===== Data extract

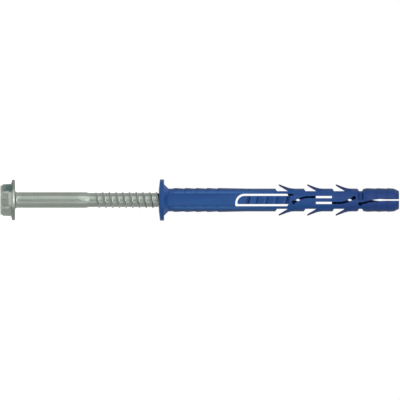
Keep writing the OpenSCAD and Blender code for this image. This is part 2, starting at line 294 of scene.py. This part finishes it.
def blueNylon():
    # dyed polyamide as it leaves the mould: satin, faintly streaked by the flow, and a little
    # translucent
    values = nylonValues
    material, tree, surface, place = newMaterial("blue moulded nylon")
    stretched = addNode(tree, "ShaderNodeMapping", {}, {"Scale": (1, 1, values["flowStretch"])},
                        {"Vector": place}).outputs["Vector"]
    flow = addNode(tree, "ShaderNodeTexNoise", {},
                   {"Scale": 1 / values["flowSize"], **values["flowNoise"]},
                   {"Vector": stretched}).outputs["Fac"]
    grain = addNode(tree, "ShaderNodeTexNoise", {},
                    {"Scale": 1 / values["grainSize"], **values["grainNoise"]},
                    {"Vector": place}).outputs["Fac"]
    tone = maskWhere(tree, (flow, materialValues["noiseSpan"]))
    dyed = addNode(tree, "ShaderNodeMix", {"data_type": "RGBA"},
                   {"A": toLinear(values["shade"]), "B": toLinear(values["colour"])},
                   {"Factor": tone}).outputs["Result"]
    apart = addNode(tree, "ShaderNodeSeparateXYZ", {}, {}, {"Vector": place}).outputs
    across, height = apart["X"], apart["Z"]
    fromMiddle = addNode(tree, "ShaderNodeMath", {"operation": "ABSOLUTE"}, {},
                         {0: across}).outputs[0]
    # painted shade towards the open end
    layers = [("nosePaintedShade", maskWhere(tree, (height, values["noseSpan"])))]
    # lines along the flats and sides: painted sheen, and painted shade
    for name, (distance, width, strength, heights) in values["lines"].items():
        offset = addNode(tree, "ShaderNodeMath", {"operation": "SUBTRACT"}, {1: distance},
                         {0: fromMiddle}).outputs[0]
        offset = addNode(tree, "ShaderNodeMath", {"operation": "ABSOLUTE"}, {},
                         {0: offset}).outputs[0]
        share = addNode(tree, "ShaderNodeMapRange", {"interpolation_type": "SMOOTHSTEP"},
                        {"From Min": width, "From Max": 0.0, "To Max": strength},
                        {"Value": offset}).outputs["Result"]
        atHeight = maskWhere(tree, *((height, span) for span in heights))
        share = addNode(tree, "ShaderNodeMath", {"operation": "MULTIPLY"}, {},
                        {0: share, 1: atHeight}).outputs[0]
        layers.append((name, share))
    # painted shade: the nylon is darkened where the place is closed in
    openness = addNode(tree, "ShaderNodeAmbientOcclusion",
                       {"samples": materialValues["openSamples"], "only_local": True},
                       {"Distance": values["recessDepth"]}).outputs["AO"]
    layers += [
        # painted shade on the very end
        ("end", maskWhere(tree, (height, values["endSpan"]))),
        ("fin", maskWhere(tree, (fromMiddle, values["finReach"]), (height, values["finSpan"]))),
        ("hollowShade", maskWhere(tree, (openness, values["recessOpen"]))),
    ]
    colour = dyed
    for layer, share in layers:
        colour = addNode(tree, "ShaderNodeMix", {"data_type": "RGBA"},
                         {"B": toLinear(values[layer])},
                         {"Factor": share, "A": colour}).outputs["Result"]
    low, high = values["roughness"]
    noiseLow, noiseHigh = materialValues["noiseSpan"]
    roughness = addNode(tree, "ShaderNodeMapRange", {},
                        {"From Min": noiseLow, "From Max": noiseHigh,
                         "To Min": low, "To Max": high},
                        {"Value": grain}).outputs["Result"]
    normal = addNode(tree, "ShaderNodeBump", {}, {"Distance": values["grainDepth"]},
                     {"Height": grain}).outputs["Normal"]
    plastic = addNode(tree, "ShaderNodeBsdfPrincipled", {},
                      {"IOR": values["ior"], "Specular IOR Level": values["gloss"],
                       "Subsurface Weight": values["glow"],
                       "Subsurface Radius": values["glowRadius"], "Subsurface Scale": mm},
                      {"Base Color": colour, "Roughness": roughness, "Normal": normal})
    tree.links.new(plastic.outputs["BSDF"], surface)
    return material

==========

§ Stated problem
Please repeat the listing above in full and exactly.

§ Final answer
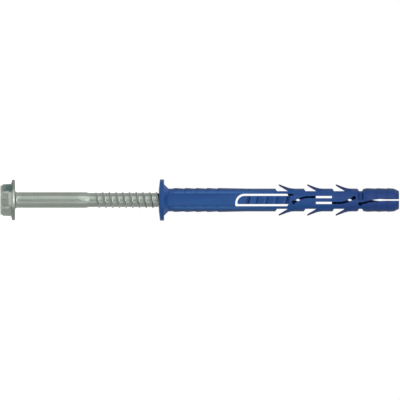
Keep writing the OpenSCAD and Blender code for this image. This is part 2, starting at line 294 of scene.py. This part finishes it.
def blueNylon():
    # dyed polyamide as it leaves the mould: satin, faintly streaked by the flow, and a little
    # translucent
    values = nylonValues
    material, tree, surface, place = newMaterial("blue moulded nylon")
    stretched = addNode(tree, "ShaderNodeMapping", {}, {"Scale": (1, 1, values["flowStretch"])},
                        {"Vector": place}).outputs["Vector"]
    flow = addNode(tree, "ShaderNodeTexNoise", {},
                   {"Scale": 1 / values["flowSize"], **values["flowNoise"]},
                   {"Vector": stretched}).outputs["Fac"]
    grain = addNode(tree, "ShaderNodeTexNoise", {},
                    {"Scale": 1 / values["grainSize"], **values["grainNoise"]},
                    {"Vector": place}).outputs["Fac"]
    tone = maskWhere(tree, (flow, materialValues["noiseSpan"]))
    dyed = addNode(tree, "ShaderNodeMix", {"data_type": "RGBA"},
                   {"A": toLinear(values["shade"]), "B": toLinear(values["colour"])},
                   {"Factor": tone}).outputs["Result"]
    apart = addNode(tree, "ShaderNodeSeparateXYZ", {}, {}, {"Vector": place}).outputs
    across, height = apart["X"], apart["Z"]
    fromMiddle = addNode(tree, "ShaderNodeMath", {"operation": "ABSOLUTE"}, {},
                         {0: across}).outputs[0]
    # painted shade towards the open end
    layers = [("nosePaintedShade", maskWhere(tree, (height, values["noseSpan"])))]
    # lines along the flats and sides: painted sheen, and painted shade
    for name, (distance, width, strength, heights) in values["lines"].items():
        offset = addNode(tree, "ShaderNodeMath", {"operation": "SUBTRACT"}, {1: distance},
                         {0: fromMiddle}).outputs[0]
        offset = addNode(tree, "ShaderNodeMath", {"operation": "ABSOLUTE"}, {},
                         {0: offset}).outputs[0]
        share = addNode(tree, "ShaderNodeMapRange", {"interpolation_type": "SMOOTHSTEP"},
                        {"From Min": width, "From Max": 0.0, "To Max": strength},
                        {"Value": offset}).outputs["Result"]
        atHeight = maskWhere(tree, *((height, span) for span in heights))
        share = addNode(tree, "ShaderNodeMath", {"operation": "MULTIPLY"}, {},
                        {0: share, 1: atHeight}).outputs[0]
        layers.append((name, share))
    # painted shade: the nylon is darkened where the place is closed in
    openness = addNode(tree, "ShaderNodeAmbientOcclusion",
                       {"samples": materialValues["openSamples"], "only_local": True},
                       {"Distance": values["recessDepth"]}).outputs["AO"]
    layers += [
        # painted shade on the very end
        ("end", maskWhere(tree, (height, values["endSpan"]))),
        ("fin", maskWhere(tree, (fromMiddle, values["finReach"]), (height, values["finSpan"]))),
        ("hollowShade", maskWhere(tree, (openness, values["recessOpen"]))),
    ]
    colour = dyed
    for layer, share in layers:
        colour = addNode(tree, "ShaderNodeMix", {"data_type": "RGBA"},
                         {"B": toLinear(values[layer])},
                         {"Factor": share, "A": colour}).outputs["Result"]
    low, high = values["roughness"]
    noiseLow, noiseHigh = materialValues["noiseSpan"]
    roughness = addNode(tree, "ShaderNodeMapRange", {},
                        {"From Min": noiseLow, "From Max": noiseHigh,
                         "To Min": low, "To Max": high},
                        {"Value": grain}).outputs["Result"]
    normal = addNode(tree, "ShaderNodeBump", {}, {"Distance": values["grainDepth"]},
                     {"Height": grain}).outputs["Normal"]
    plastic = addNode(tree, "ShaderNodeBsdfPrincipled", {},
                      {"IOR": values["ior"], "Specular IOR Level": values["gloss"],
                       "Subsurface Weight": values["glow"],
                       "Subsurface Radius": values["glowRadius"], "Subsurface Scale": mm},
                      {"Base Color": colour, "Roughness": roughness, "Normal": normal})
    tree.links.new(plastic.outputs["BSDF"], surface)
    return material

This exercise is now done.